University of California Health System Voices Concern Over Competitive Bidding

The executive VP of the University of California Health system (UC Health) has written a letter to the Centers for Medicare & Medicaid Services (CMS) to express deep concern over the agency’s competitive bidding program for Medicare durable medical equipment (DME).

This week, the American Association for Homecare (AAHomecare) shared a letter written in late August by John D. Stobo, M.D., executive VP of UC Health, to Andy Slavitt, acting administrator for CMS.

The UC Health system comprises 12 hospitals and 18 health professional schools on seven University of California campuses: Berkeley, Davis, Irvine, Los Angeles, Riverside, San Diego and San Francisco. Stobo referred to it as “America’s largest academic health system.”

In the letter, Stobo pointed out that the competitive bidding program “has led to a number of unintended consequences that, with proper oversight and program changes, can be avoided.”

Stobo said that after competitive bidding was implemented, personnel within the UC Health system began having problems getting the DME they needed for their patients.

“Hospitals throughout California began to report difficulty obtaining medically necessary equipment on a timely basis,” Stobo said in his letter. “In some cases, they reported that designated suppliers had dropped out of the program, thus limiting DME availability in the region. In others, suppliers implemented reduced or inflexible delivery schedules or required that a family member pick up the item at a storefront location.”

Stobo added that as a result, patients weren’t able to be promptly discharged from hospitals, hospitals had to loan DME to patients who were going home, or patients had to purchase the DME out of pocket “even when the items should have been provided and paid for by Medicare.”

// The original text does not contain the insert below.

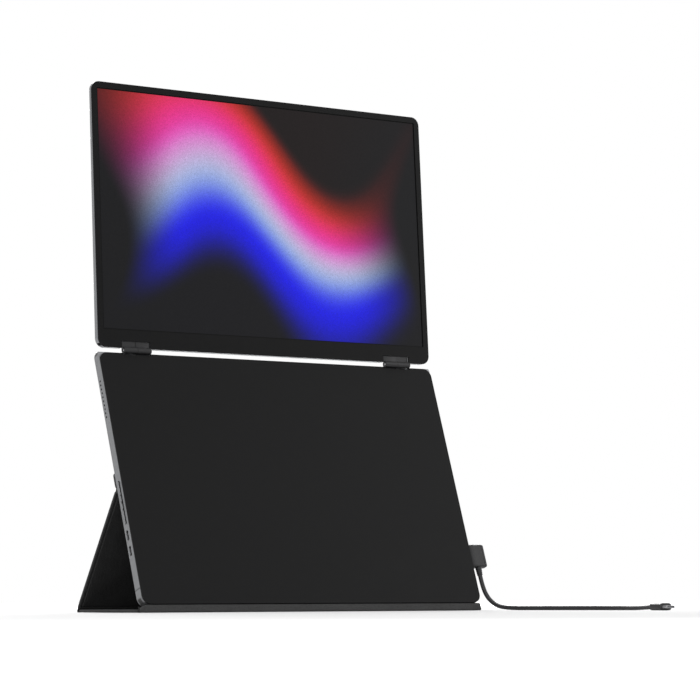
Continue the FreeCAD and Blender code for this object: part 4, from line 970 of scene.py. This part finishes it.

While the Medicare competitive bidding program has been highly controversial throughout its existence, CMS has steadfastly maintained that it has received few complaints from beneficiaries. Stobo’s letter challenges those assertions and also questions the efficiency and usability of the quality-control measures CMS currently has in place.

“Unfortunately, hospitals do not report any intervention by [CMS customer service representatives] beyond providing a list of DME providers from the Web site,” Stobo wrote. “UC Health believes Medicare should capture situations in which a hospital case manager has called every listed DME provider and none are able to meet the expectations for timely delivery to the hospital or beneficiary home to ensure a safe discharge.”

Stobo added, “Adding insult to injury, case managers report lengthy wait times in accessing CSRs during business hours.”

He strongly recommended that CMS work with DME suppliers to create a streamlined system so DME can be efficiently delivered to hospitals and post-acute care providers.

“We believe that one conduit for the issue’s identification and resolution, with appropriate steps for escalation, is the only way CMS will truly be able to capture real-time information that can be evaluated and acted upon,” Stobo said in his letter. He also suggested that CMS launch pilot programs in California “to test the scalability of an approach that could be refined as needed.”

He acknowledged that any new system would be expected to encounter initial difficulties, but noted that Medicare’s competitive bidding process is no longer new.

“We are concerned,” Stobo wrote, “that many [problems] have yet to be fully resolved despite several years of implementation.”